Rudra was not to know that the tables were about to be turned on him, with a vengeance. Because if Paro hated the thought of being married to him, so did Rudra abhor the thought of being married at all. And Paro was about to tie that exposed nerve into a knot.
A delicious episode that deserves multiple viewings for sheer viewing pleasure. The CVs took all the characters on a mad, whirlwind roller-coaster ride, elevating them to sudden peaks and then dashing their hopes to the ground, so that it's hard to tell who won and who lost at the end of this episode.
A lot happening today. The four-day deadline was stressed repeatedly, piling on the pressure. The resulting desperation on all fronts made for much drama. Rudra pulling out all the stops to get Paro to sign. Kakisa similarly forcing Sumer to get information with which to kick the in-laws out of the haveli. Paro refusing to bend, and taking Rudra on. The Thakur's men finding Sumer.
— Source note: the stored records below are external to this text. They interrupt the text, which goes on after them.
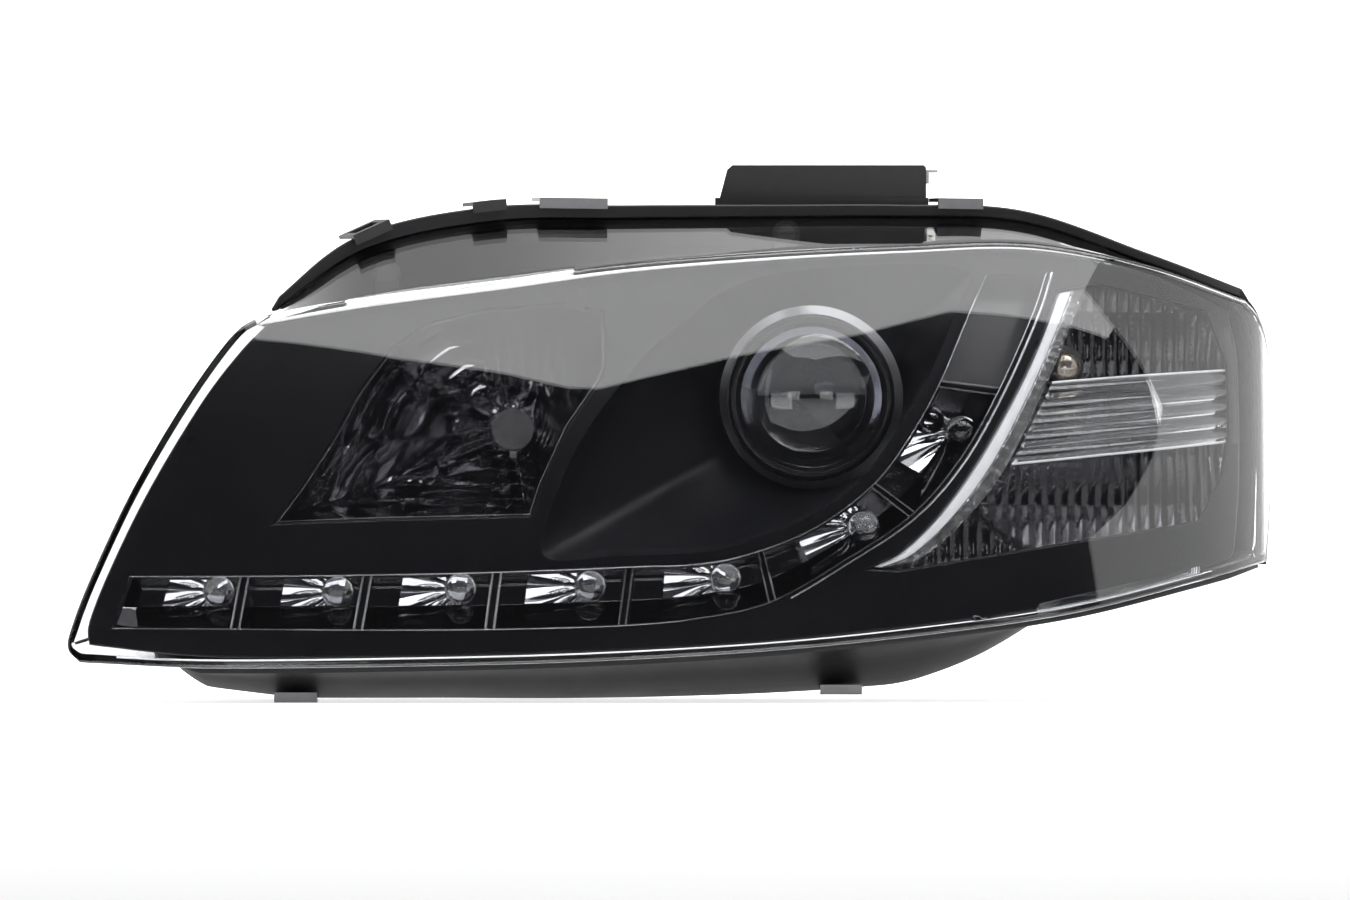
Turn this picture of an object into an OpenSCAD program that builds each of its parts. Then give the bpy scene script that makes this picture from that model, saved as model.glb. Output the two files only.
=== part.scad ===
// Car headlight assembly, left-hand side: halogen projector low beam, reflector high beam,
// daytime running strip and indicator, in one sealed lamp with a three-point aiming frame.
// Lamp directions: +X towards the fender, +Y towards the rear of the car, +Z up.

/* [Lens] */
// How far the lens wraps back at its fender end
wrap_depth = 165; // [160:1:170]
// Thickness of the clear lens
lens_wall = 3; // [2.6:0.1:3.2]
// Columns of facets across the lens
lens_cols = 40; // [32:4:44]
// Rows of facets up the lens
lens_rows = 10; // [8:2:12]

/* [Housing] */
// Distance from the lens crown back to the rear wall's outer face
rear_y = 240; // [238:1:244]
// Thickness of the housing walls
wall = 3; // [2.6:0.1:3.2]
// Thickness of the visible rim round the lens
rim_t = 3.2; // [3:0.1:3.4]

/* [Bezel] */
// Depth of the bezel's face behind the lens surface
bezel_depth = 9; // [8.6:0.1:9.4]
// Thickness of the bezel
bezel_t = 2.5; // [2:0.1:2.6]
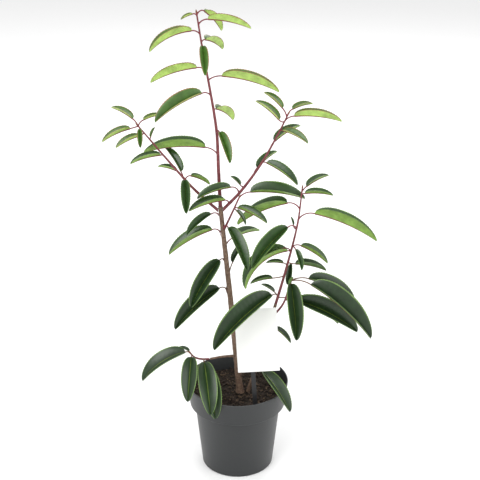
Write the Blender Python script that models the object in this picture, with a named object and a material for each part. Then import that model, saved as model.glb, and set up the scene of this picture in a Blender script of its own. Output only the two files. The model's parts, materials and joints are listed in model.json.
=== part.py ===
"""A potted Portuguese laurel: a young red-stemmed shrub, about 0.65 m tall with its nursery pot.

The scene is in metres with +Z up. The origin is the middle of the pot's flat underside, +X is on the
right in the front view and +Y points away from the viewer. Sizes below are in millimetres and degrees,
and add_solid() turns them into metres. A bearing of 0 points along +X, 90 along +Y and 270 at the viewer.
"""

import math
from collections import namedtuple

import bmesh
import bpy
from mathutils import Vector
from mathutils.bvhtree import BVHTree

METRES = 0.001
GAP = 0.3

# Pot: a turned shell with a collar below its rim and drain holes in its floor
POT_HEIGHT = 128
RIM_RADIUS = 70
COLLAR_FOOT = 95
COLLAR_FOOT_RADIUS = 66
BODY_TOP_RADIUS = 59.3
BASE_RADIUS = 49.5
WALL = 1.5
FLOOR = 2
DRAIN_HOLES = 8
DRAIN_RADIUS = 4.5
DRAIN_CIRCLE = 41
POT_SIDES = 48
SOIL_TOP = 108

# Label: a card on a stake that leans back
CARD_WIDTH = 56
CARD_HEIGHT = 90
CARD_THICK = 0.8
CARD_FOOT = (29, -43, 166)
CARD_LEAN = 7
CARD_ROLL = 3.5
STAKE_WIDTH = 6
STAKE_THICK = 1.6
STAKE_BEHIND_CARD = 30

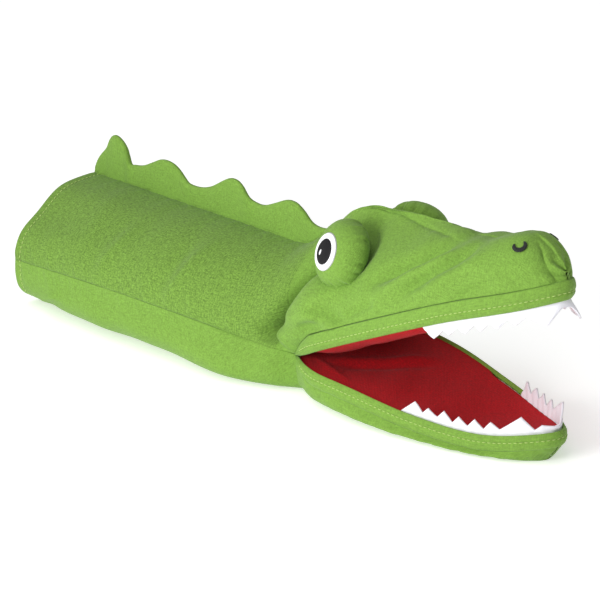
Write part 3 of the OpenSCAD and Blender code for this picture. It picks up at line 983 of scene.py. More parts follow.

Today if the plot was king, then the dialogues were the queen and the acting, just ace! Yesterday's glitches might never have been, so fast-paced, and impactful was today. Plenty of fireworks. Ashish had the lion's share of the lines and a vast range of emotions to portray, and he did them justice, going effortlessly from triumph to rage, to persuasion, to threat, to pathos, ruthlessness, intimidation, tragedy and desperate hope. Sanaya was compelling in her shock, anger, disgust, grief, bitterness, aggression, empathy, fear. Kali Prasad ji was controlled and convincing. Ananya played her defeat as consummately as she does her triumphs. And the actor who plays Sumer, ably supported by some fabulous lines (Pa..Pa..Padukone Deepika ๐), was quite likeable.